Aparte de buscar un escenario distinto del habitual pero al mismo tiempo muy próximo, Javier Márquez ha buscado deliberadamente no apartarse del género, y tanto los personajes como las situaciones permiten reencontrar a viejos conocidos: el narrador es ese periodista que bebe y trabaja en exceso y que a fuerza de ausentarse tanto de casa consigue que su mujer le engañe con su mejor amigo; la chica es una joven reportera que de entrada castiga al narrador con su indiferencia aunque la atracción es mutua e instantánea y no tardará en manifestarse como cabe imaginar; también está la hermosa cantinera que carga con una pesada, y por ello evidente, historia de amor mal consumado; el idolatrado director de cine norteamericano que rodó alguna de sus mejores películas en Triunfo y que ahora, gracias a una acción conjunta de las fuerzas vivas locales y los mismos estudios cinematográficos norteamericanos que son dueños de los derechos de sus películas, años después de su muerte va a recibir un falso homenaje; y se dice falso porque la estatua y los festejos programados en su memoria encubren de hecho una operación comercial de mucho calado; también están el Indio Fernández y la curiosa, furiosa y variopinta fauna que ayudaba al famoso director a rodar sus películas.

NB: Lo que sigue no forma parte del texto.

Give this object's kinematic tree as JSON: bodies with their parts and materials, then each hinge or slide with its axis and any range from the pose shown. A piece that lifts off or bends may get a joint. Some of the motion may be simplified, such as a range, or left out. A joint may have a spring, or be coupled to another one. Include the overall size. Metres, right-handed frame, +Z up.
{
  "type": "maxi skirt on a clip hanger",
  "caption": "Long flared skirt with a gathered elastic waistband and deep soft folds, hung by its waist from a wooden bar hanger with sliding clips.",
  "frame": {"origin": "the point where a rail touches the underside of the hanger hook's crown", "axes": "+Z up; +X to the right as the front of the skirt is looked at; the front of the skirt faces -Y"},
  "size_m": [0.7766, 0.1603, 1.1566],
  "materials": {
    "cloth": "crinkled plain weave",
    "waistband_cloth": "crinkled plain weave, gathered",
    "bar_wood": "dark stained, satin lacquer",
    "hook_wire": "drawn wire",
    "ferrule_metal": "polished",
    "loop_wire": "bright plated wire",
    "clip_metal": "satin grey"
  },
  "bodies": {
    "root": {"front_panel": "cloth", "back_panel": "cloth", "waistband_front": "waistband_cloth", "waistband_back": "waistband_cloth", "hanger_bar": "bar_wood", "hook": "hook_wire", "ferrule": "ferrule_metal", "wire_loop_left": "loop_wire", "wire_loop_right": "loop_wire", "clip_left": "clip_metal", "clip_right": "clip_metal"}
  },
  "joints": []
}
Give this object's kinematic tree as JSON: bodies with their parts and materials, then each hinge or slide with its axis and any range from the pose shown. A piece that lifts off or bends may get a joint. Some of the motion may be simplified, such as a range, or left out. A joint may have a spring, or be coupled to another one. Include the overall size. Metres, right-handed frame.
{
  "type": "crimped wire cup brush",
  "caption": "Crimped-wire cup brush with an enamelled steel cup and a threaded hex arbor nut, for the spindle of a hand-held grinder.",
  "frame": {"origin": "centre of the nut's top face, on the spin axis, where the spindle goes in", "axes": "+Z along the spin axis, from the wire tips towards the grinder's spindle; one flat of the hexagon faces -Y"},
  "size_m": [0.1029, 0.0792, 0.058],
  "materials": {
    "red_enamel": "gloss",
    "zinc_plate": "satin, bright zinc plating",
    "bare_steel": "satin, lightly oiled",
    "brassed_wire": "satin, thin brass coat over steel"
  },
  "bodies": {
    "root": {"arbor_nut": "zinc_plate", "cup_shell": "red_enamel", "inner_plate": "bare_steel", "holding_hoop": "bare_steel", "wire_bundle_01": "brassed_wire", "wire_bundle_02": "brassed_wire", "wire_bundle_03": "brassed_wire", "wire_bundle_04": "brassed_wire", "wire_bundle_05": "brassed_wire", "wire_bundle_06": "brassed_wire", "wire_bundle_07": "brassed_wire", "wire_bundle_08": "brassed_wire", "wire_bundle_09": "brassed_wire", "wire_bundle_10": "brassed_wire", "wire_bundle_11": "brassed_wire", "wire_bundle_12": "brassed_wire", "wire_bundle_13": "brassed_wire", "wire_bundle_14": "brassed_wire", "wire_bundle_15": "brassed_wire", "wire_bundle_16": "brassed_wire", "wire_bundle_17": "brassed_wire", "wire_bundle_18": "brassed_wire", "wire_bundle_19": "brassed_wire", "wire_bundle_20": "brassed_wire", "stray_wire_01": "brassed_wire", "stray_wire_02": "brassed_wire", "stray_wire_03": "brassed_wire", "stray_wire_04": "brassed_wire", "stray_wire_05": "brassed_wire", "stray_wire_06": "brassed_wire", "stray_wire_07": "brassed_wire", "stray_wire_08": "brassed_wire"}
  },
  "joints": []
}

Un integrante fundamental de esa fauna era Chico Montes, el difunto padre del narrador y personaje de confusa y muy contradictoria trayectoria vital (un padre abyecto y huidizo al decir de la ex esposa y madre del narrador, pero adorado y enaltecido por todos cuantos le conocieron en Triunfo). Desvelar la verdadera personalidad del padre es otro de los hilos narrativos principales y ocasión de algunos de los pasajes más lucidos de la narración.

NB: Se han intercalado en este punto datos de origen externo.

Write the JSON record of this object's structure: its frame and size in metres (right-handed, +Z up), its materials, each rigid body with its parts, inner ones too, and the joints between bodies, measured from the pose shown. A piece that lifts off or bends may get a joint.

Y como no podía ser menos, tratándose de México, está la muerte. El pueblo es hijo de la Revolución (sus cimientos se remojaron en sangre) y en la actualidad vive bajo la influencia de dos familias, también hijas de la Revolución, que arrastran desde entonces una interminable serie de enfrentamientos, odios, muertes y venganzas, algunas tan recientes que las viudas y huérfanos de los muertos siguen vivos y reclamando justicia. Y como no podía ser menos, los actos de homenaje al cineasta que puso a Triunfo en el mapa han sido programados justo a día siguiente del emblemático Día de Difuntos, aunque cabe decir a su favor que Javier Márquez no abusa de esa fiesta y su simbología.
Dado que en conjunto, contando personajes presentes y pasados, hay casi una veintena de trayectorias vitales que se entrecruzan a lo largo de un tiempo que apenas hace distingos entre presente y pasado porque uno y otro son un continuo de borracheras, peleas, canciones y tiroteos, se agradece que tanto el paisaje como los hechos o las fiestas resulten reconocibles porque el lector sabe en todo momento dónde está y lo que cabe esperar de los amores y odios manifestados entre inasequibles cantidades de tequilas, corridos y balaceras.